## Exercise requirements
Here are some records. Copy each one exactly.

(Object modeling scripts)
◇ ◇ ◇ ◇ ◇ ◇ ◇

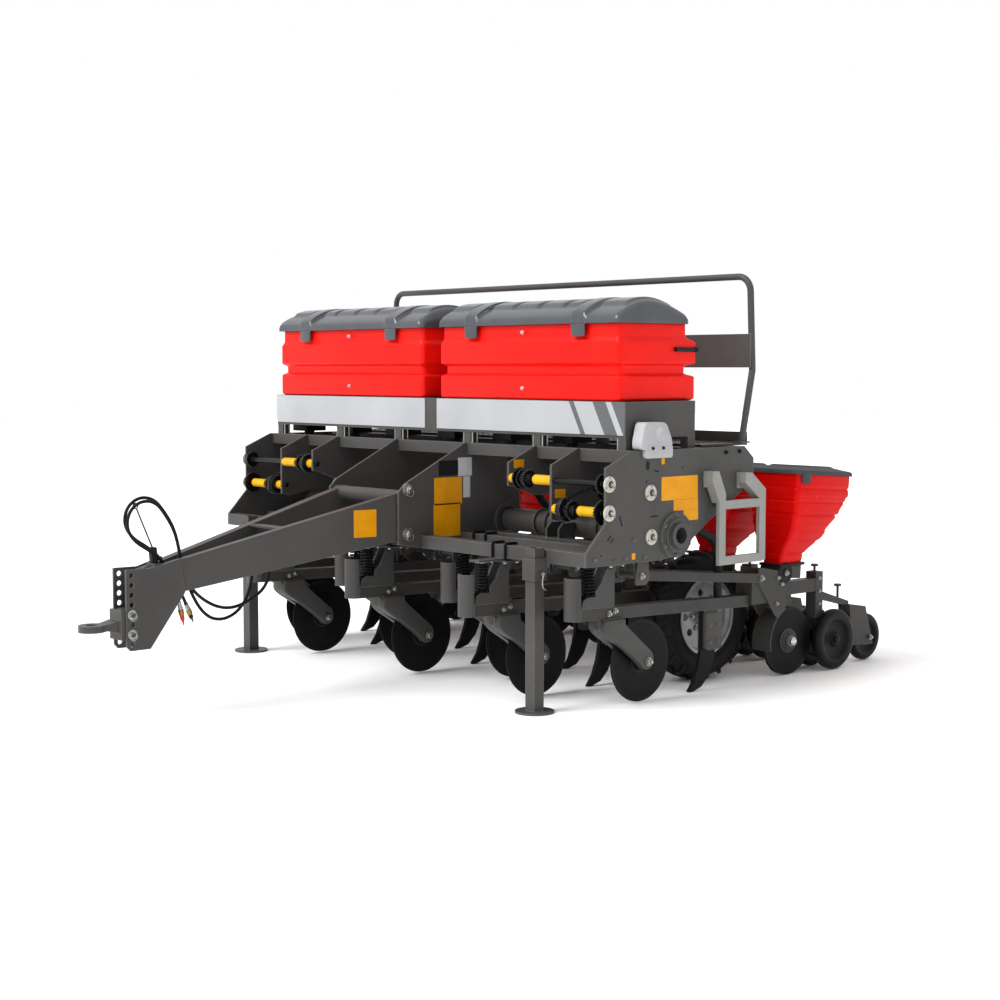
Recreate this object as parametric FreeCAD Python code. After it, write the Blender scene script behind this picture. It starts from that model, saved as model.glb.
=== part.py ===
import FreeCAD, Part
import os
from math import atan2, cos, hypot, pi, radians, sin, tan

Vec = FreeCAD.Vector

# Millimetres. While it is drawn the machine is measured from three planes: X = 0 is its centre plane,
# Y = 0 the front face of the lower front tool bar, with the drawbar towards -Y, and Z = 0 the ground.
# The last step moves every piece so that the origin is under the middle of the whole machine.

# Clearances
seat_gap = 0.3              # between a loose piece and its seat
running_fit = 0.05          # radial, journal in bearing
moving_gap = 6              # beside pieces that move past each other
floor_gap = 3               # soil tools hang this far over the ground when parked

# Rows
row_count = 7
row_spacing = 450
rank_stagger = 270          # rear rank of coulters behind the front rank

# Frame: bars run across, upright plates along
frame_half_width = 1495     # outer face of the side plates
plate_thickness = 12
bar_size = 65
lower_bar_z = 710           # underside of the lower bars
third_bar_y = 404
upper_bar_size = 60
upper_bar_y = 316
deck_z = 1240               # top edge of the plates
cradle_bar_y = 754
rear_bar_y = 1040
nose_y = 126                # plates step back over the lower front bar
nose_bottom = 908
nose_top = 1166
slope_end_y = 302
side_plate_rear = 1188
inner_plate_rear = 690
transmission_plate_x = 1125     # centre planes of the inner plates
inner_plate_x = 820
centre_plate_x = 289
ear_y = -143                # front edge of the centre plates
ear_top = 1042

# Ground-wheel lift
lift_y = 604
lift_z = 825
lift_tube_radius = 60
journal_radius = 59
journal_bore = 40
journal_reach = 44          # of the tube's open ends beyond the side plates
hub_radius = 110
hub_depth = 24
hub_boss_radius = 82
bearing_radius = 98
wheel_x = 1125
wheel_y = 1190
tyre_radius = 340
tyre_width = 176
lug_height = 20
lug_count = 20
rim_radius = 205
rim_wall = 7
axle_radius = 27
arm_x = 985
arm_thickness = 38
arm_depth = 104
crank_radius = 240
crank_angle = 100           # of the crank above +Y, at rest
cylinder_x = 225
cylinder_radius = 38
cylinder_neck = 46
rod_radius = 20
clevis_pin_radius = 15
anchor_y = 33
anchor_z = 860
clevis_plate = 12
clevis_half_gap = 26

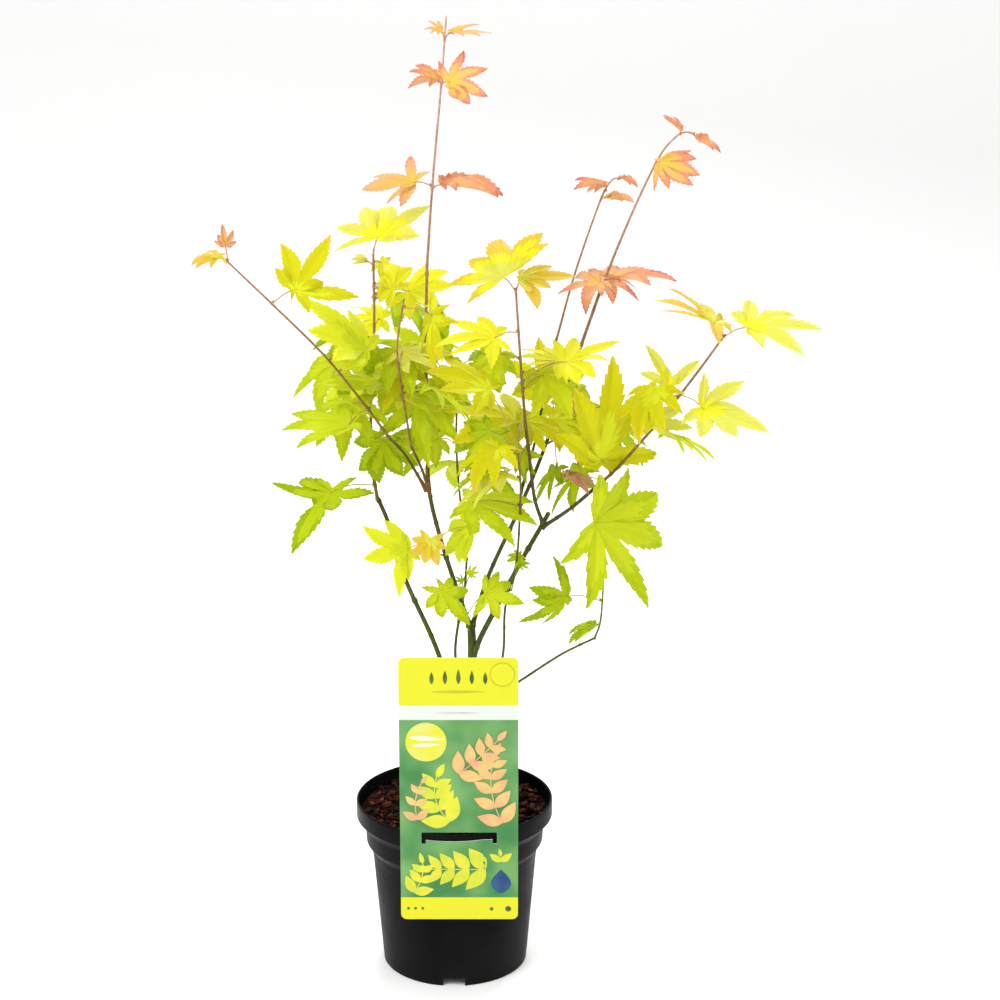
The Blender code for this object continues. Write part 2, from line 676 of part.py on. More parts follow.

◇ ◇ ◇ ◇ ◇ ◇ ◇

## Task solution
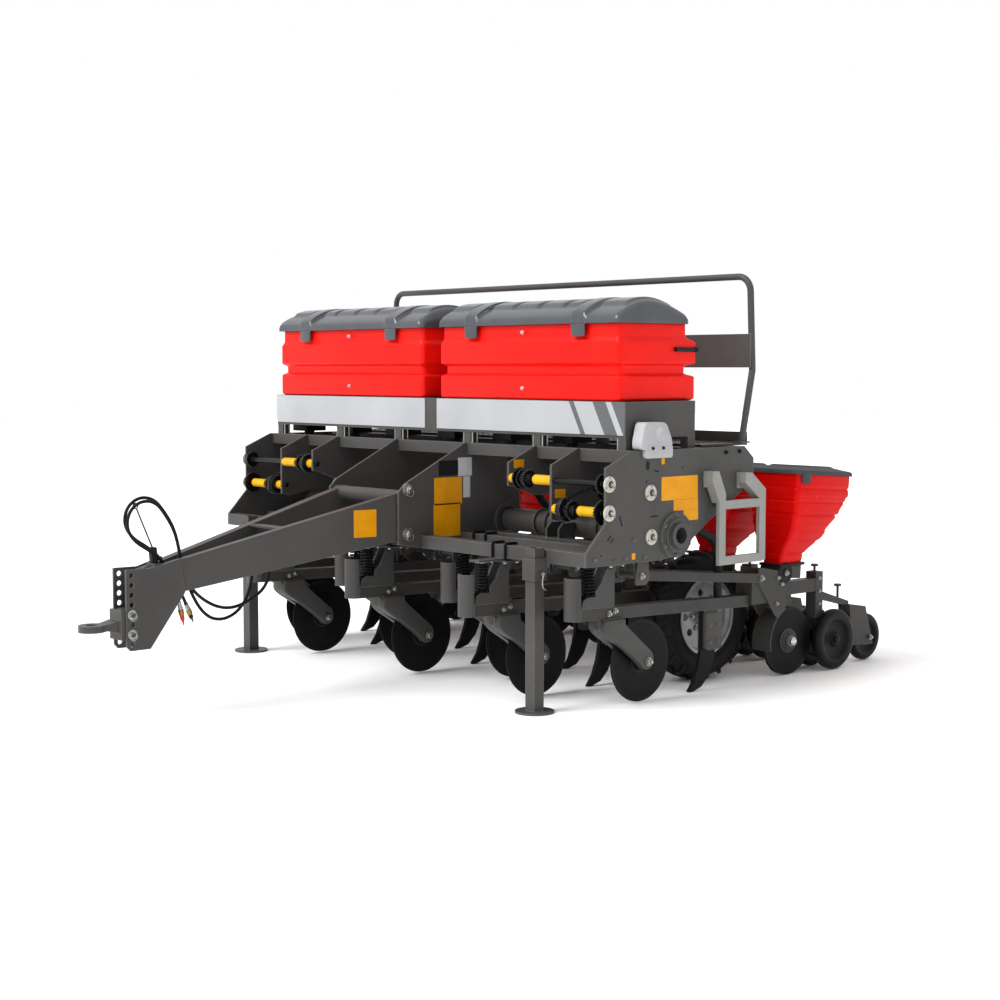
Recreate this object as parametric FreeCAD Python code. After it, write the Blender scene script behind this picture. It starts from that model, saved as model.glb.
=== part.py ===
import FreeCAD, Part
import os
from math import atan2, cos, hypot, pi, radians, sin, tan

Vec = FreeCAD.Vector

# Millimetres. While it is drawn the machine is measured from three planes: X = 0 is its centre plane,
# Y = 0 the front face of the lower front tool bar, with the drawbar towards -Y, and Z = 0 the ground.
# The last step moves every piece so that the origin is under the middle of the whole machine.

# Clearances
seat_gap = 0.3              # between a loose piece and its seat
running_fit = 0.05          # radial, journal in bearing
moving_gap = 6              # beside pieces that move past each other
floor_gap = 3               # soil tools hang this far over the ground when parked

# Rows
row_count = 7
row_spacing = 450
rank_stagger = 270          # rear rank of coulters behind the front rank

# Frame: bars run across, upright plates along
frame_half_width = 1495     # outer face of the side plates
plate_thickness = 12
bar_size = 65
lower_bar_z = 710           # underside of the lower bars
third_bar_y = 404
upper_bar_size = 60
upper_bar_y = 316
deck_z = 1240               # top edge of the plates
cradle_bar_y = 754
rear_bar_y = 1040
nose_y = 126                # plates step back over the lower front bar
nose_bottom = 908
nose_top = 1166
slope_end_y = 302
side_plate_rear = 1188
inner_plate_rear = 690
transmission_plate_x = 1125     # centre planes of the inner plates
inner_plate_x = 820
centre_plate_x = 289
ear_y = -143                # front edge of the centre plates
ear_top = 1042

# Ground-wheel lift
lift_y = 604
lift_z = 825
lift_tube_radius = 60
journal_radius = 59
journal_bore = 40
journal_reach = 44          # of the tube's open ends beyond the side plates
hub_radius = 110
hub_depth = 24
hub_boss_radius = 82
bearing_radius = 98
wheel_x = 1125
wheel_y = 1190
tyre_radius = 340
tyre_width = 176
lug_height = 20
lug_count = 20
rim_radius = 205
rim_wall = 7
axle_radius = 27
arm_x = 985
arm_thickness = 38
arm_depth = 104
crank_radius = 240
crank_angle = 100           # of the crank above +Y, at rest
cylinder_x = 225
cylinder_radius = 38
cylinder_neck = 46
rod_radius = 20
clevis_pin_radius = 15
anchor_y = 33
anchor_z = 860
clevis_plate = 12
clevis_half_gap = 26

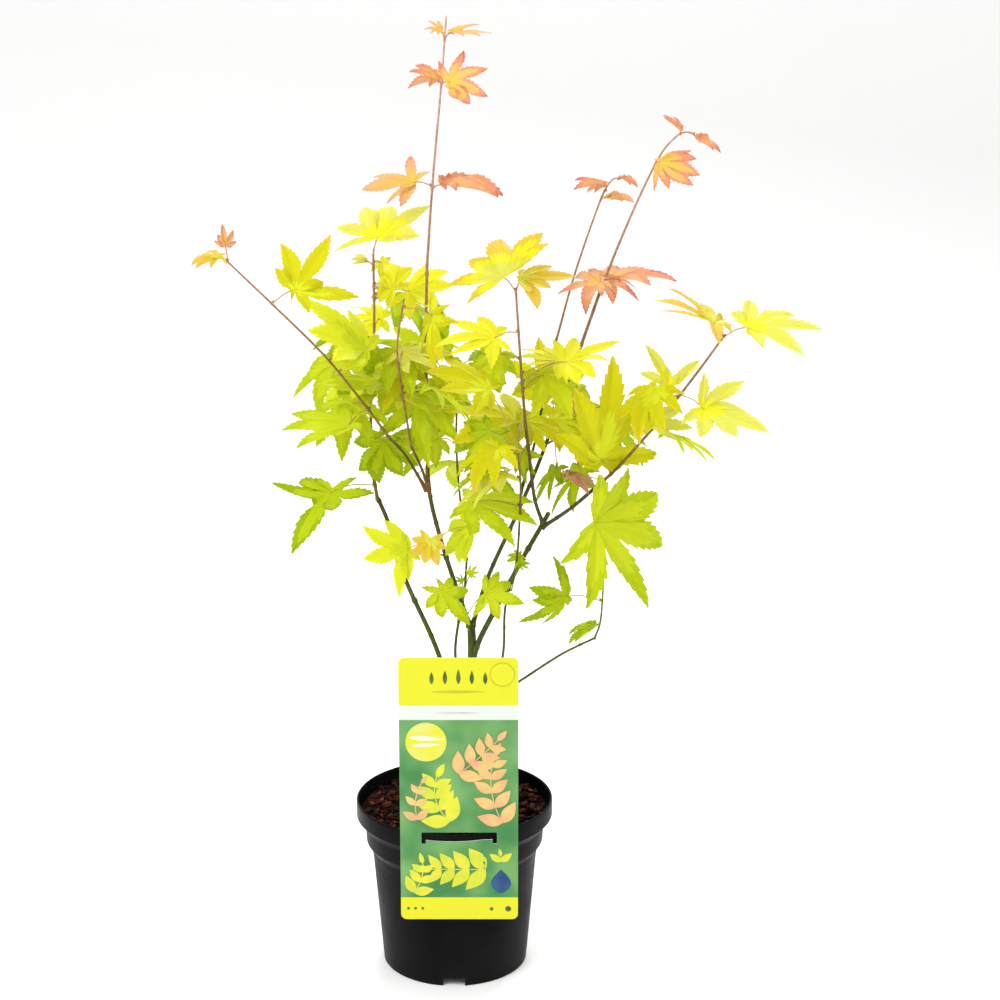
The Blender code for this object continues. Write part 2, from line 676 of part.py on. More parts follow.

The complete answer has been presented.